Task objective:
Your answer should consist only of the lines below from the one with "if shape.isNull() or" through the one with "bpy.context.scene.collection.objects.link(empty)", copied exactly.

Dataset extract:
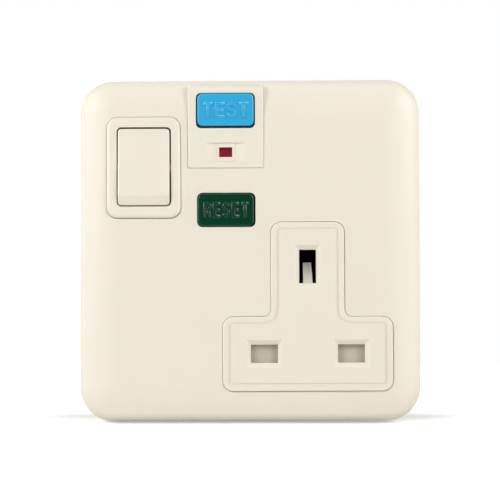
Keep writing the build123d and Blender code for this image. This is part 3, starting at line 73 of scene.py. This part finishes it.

---

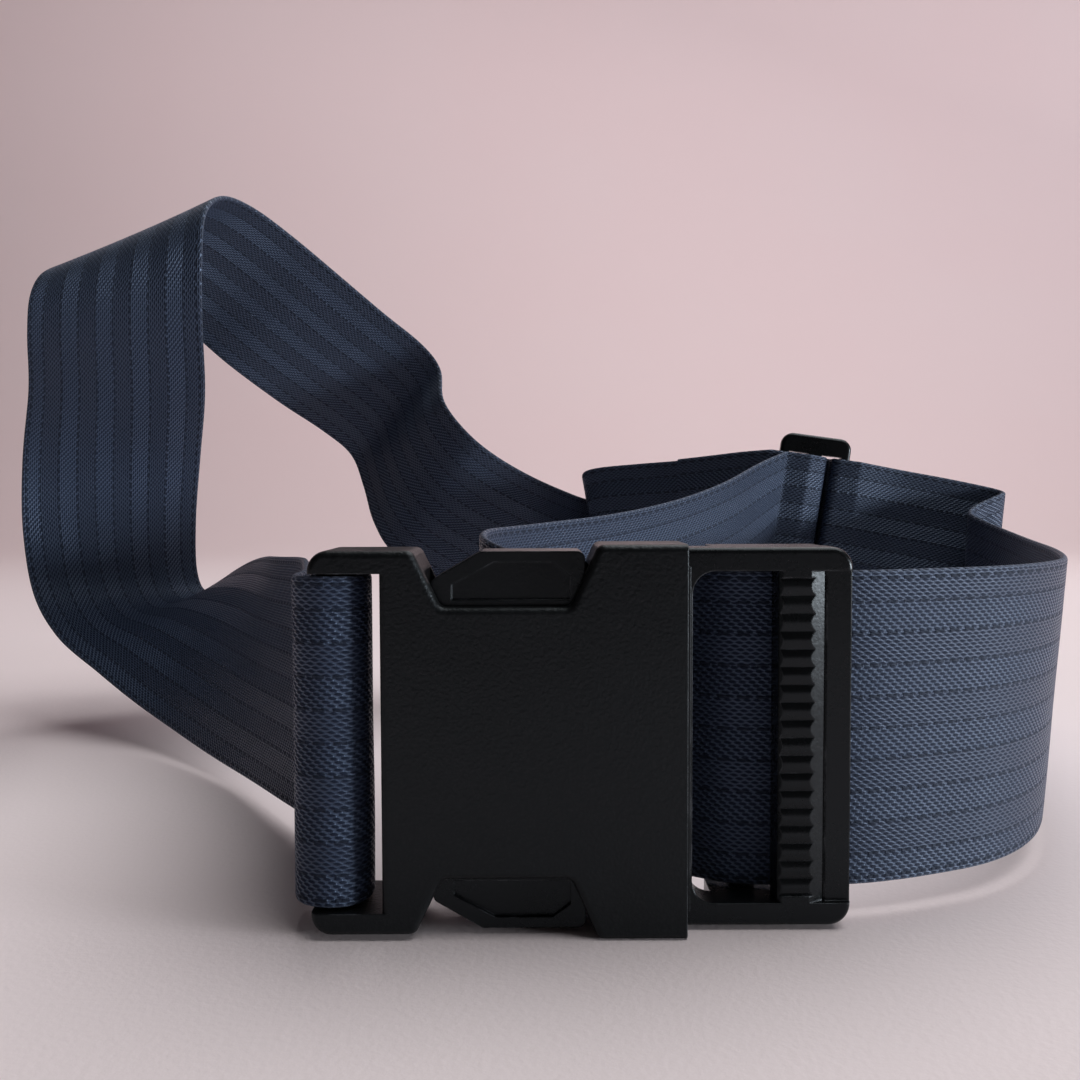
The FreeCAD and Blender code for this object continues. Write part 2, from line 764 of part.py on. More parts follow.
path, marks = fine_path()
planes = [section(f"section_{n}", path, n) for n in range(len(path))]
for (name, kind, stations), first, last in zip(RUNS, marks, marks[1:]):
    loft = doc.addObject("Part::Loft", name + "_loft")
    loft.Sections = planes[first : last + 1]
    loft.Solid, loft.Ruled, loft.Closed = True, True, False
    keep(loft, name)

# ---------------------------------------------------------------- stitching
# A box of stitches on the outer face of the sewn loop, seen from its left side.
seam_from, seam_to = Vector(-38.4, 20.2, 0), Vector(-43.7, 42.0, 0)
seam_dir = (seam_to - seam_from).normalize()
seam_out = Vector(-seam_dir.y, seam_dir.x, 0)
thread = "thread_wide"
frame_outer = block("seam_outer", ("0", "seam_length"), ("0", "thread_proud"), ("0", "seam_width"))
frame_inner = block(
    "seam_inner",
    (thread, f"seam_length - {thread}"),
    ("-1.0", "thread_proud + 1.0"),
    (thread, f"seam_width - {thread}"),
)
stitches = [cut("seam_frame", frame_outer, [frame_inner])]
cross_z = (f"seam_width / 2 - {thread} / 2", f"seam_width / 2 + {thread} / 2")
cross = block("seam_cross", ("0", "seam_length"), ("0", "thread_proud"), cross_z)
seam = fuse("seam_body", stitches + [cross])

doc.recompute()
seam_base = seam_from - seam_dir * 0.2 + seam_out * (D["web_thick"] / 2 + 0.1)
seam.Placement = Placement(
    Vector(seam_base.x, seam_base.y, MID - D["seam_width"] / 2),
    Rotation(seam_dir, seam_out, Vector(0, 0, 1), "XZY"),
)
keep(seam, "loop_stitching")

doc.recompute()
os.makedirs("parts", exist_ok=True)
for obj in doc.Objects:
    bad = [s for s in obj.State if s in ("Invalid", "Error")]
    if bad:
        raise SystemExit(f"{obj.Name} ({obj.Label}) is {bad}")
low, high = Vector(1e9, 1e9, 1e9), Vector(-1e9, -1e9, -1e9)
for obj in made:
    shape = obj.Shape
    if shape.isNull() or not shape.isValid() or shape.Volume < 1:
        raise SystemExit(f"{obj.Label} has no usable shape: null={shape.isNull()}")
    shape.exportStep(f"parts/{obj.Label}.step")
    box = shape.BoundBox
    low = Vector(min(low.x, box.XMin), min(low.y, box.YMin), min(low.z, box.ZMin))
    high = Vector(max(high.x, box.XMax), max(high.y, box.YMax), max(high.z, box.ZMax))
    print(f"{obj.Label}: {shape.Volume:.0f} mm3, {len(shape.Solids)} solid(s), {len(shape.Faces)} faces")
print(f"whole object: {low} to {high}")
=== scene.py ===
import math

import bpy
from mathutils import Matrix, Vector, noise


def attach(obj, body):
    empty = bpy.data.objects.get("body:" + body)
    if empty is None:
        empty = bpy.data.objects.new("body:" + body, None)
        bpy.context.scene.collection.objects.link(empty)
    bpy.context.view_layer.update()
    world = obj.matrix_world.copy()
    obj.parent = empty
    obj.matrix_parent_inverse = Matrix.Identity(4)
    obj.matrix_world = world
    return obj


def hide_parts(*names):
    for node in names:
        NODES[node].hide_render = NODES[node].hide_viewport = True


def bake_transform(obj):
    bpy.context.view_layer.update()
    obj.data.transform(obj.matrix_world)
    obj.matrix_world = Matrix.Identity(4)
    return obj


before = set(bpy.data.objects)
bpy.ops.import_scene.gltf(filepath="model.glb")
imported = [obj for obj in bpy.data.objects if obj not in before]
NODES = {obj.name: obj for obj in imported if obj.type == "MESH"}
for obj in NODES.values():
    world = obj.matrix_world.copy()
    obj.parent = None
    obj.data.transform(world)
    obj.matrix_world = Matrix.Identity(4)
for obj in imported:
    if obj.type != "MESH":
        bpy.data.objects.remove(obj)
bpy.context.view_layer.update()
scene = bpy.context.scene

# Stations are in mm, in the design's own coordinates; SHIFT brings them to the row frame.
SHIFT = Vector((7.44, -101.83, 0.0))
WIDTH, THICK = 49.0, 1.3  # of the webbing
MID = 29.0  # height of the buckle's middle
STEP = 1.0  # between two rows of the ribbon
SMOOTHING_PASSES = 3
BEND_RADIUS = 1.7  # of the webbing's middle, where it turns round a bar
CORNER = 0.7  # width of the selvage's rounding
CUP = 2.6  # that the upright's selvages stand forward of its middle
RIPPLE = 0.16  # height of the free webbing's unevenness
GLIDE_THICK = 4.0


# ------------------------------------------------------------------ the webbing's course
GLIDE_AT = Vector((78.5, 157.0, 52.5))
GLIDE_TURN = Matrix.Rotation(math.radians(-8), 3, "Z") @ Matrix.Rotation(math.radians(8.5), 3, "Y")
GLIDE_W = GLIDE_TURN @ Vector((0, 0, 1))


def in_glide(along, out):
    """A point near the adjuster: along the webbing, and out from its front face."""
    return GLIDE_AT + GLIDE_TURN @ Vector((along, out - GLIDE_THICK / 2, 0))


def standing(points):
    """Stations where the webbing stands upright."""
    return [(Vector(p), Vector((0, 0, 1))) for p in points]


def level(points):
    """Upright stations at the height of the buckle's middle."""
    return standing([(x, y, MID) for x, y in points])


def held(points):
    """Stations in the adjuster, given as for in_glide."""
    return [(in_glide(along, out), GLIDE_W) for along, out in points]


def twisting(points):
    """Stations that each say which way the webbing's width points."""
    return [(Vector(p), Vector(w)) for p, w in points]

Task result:
    if shape.isNull() or not shape.isValid() or shape.Volume < 1:
        raise SystemExit(f"{obj.Label} has no usable shape: null={shape.isNull()}")
    shape.exportStep(f"parts/{obj.Label}.step")
    box = shape.BoundBox
    low = Vector(min(low.x, box.XMin), min(low.y, box.YMin), min(low.z, box.ZMin))
    high = Vector(max(high.x, box.XMax), max(high.y, box.YMax), max(high.z, box.ZMax))
    print(f"{obj.Label}: {shape.Volume:.0f} mm3, {len(shape.Solids)} solid(s), {len(shape.Faces)} faces")
print(f"whole object: {low} to {high}")
=== scene.py ===
import math

import bpy
from mathutils import Matrix, Vector, noise


def attach(obj, body):
    empty = bpy.data.objects.get("body:" + body)
    if empty is None:
        empty = bpy.data.objects.new("body:" + body, None)
        bpy.context.scene.collection.objects.link(empty)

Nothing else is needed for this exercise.